“Please let me know if you have any questions,” wrote I in an email I was drafting.
It has long been my signature email sign-off, but this time I was feeling a little reflective and reconsidered writing that line.
What did it really mean?
But try as I might I couldn’t quite put my finger on it; it made no sense. So I deleted it.
Then I re-read the e-mail.
Ugh. No, it didn’t seem right.
So I put it back in.
The thing is though, I couldn’t reconcile this fact: if the recipients had any questions I’m pretty sure they would have not hesitated hitting “Reply” and asking me those questions. Would having left that line out stopped the questions from coming?
Still, I added the line back in because it “sounded better”, and from then on just accepted that I’d never know and simply kept that line in without too much thought.

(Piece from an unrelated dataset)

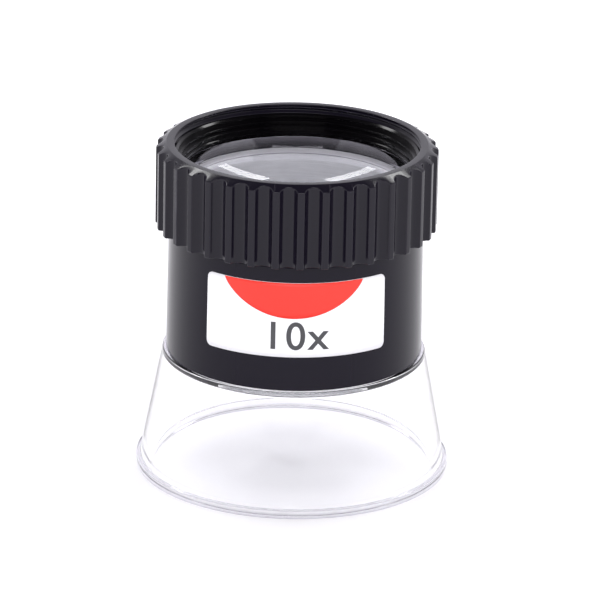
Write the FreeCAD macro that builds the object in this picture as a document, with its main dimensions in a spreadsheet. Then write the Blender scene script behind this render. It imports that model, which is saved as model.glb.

Then just today I came across this passage from the book Simply Said by Jay Sullivan:
When you write at the end of an email “Let me know if you have any questions,” you are writing that line for a certain tone. Clearly, the reader will let you know if she has any questions, regardless of whether you make that offer. You add that line because it seems like a pleasant, conversational way to end the message. You include it to set the right tone, just the way you start the message with some basic pleasantry like, “I hope all is well” or “Sorry it’s taken me so long to respond.” Because email can seem so abrupt, it’s important to make sure we soften the tone of our messages.
I now feel extremely validated.
Turns out I’m just naturally inclined to be a pleasant, courteous person.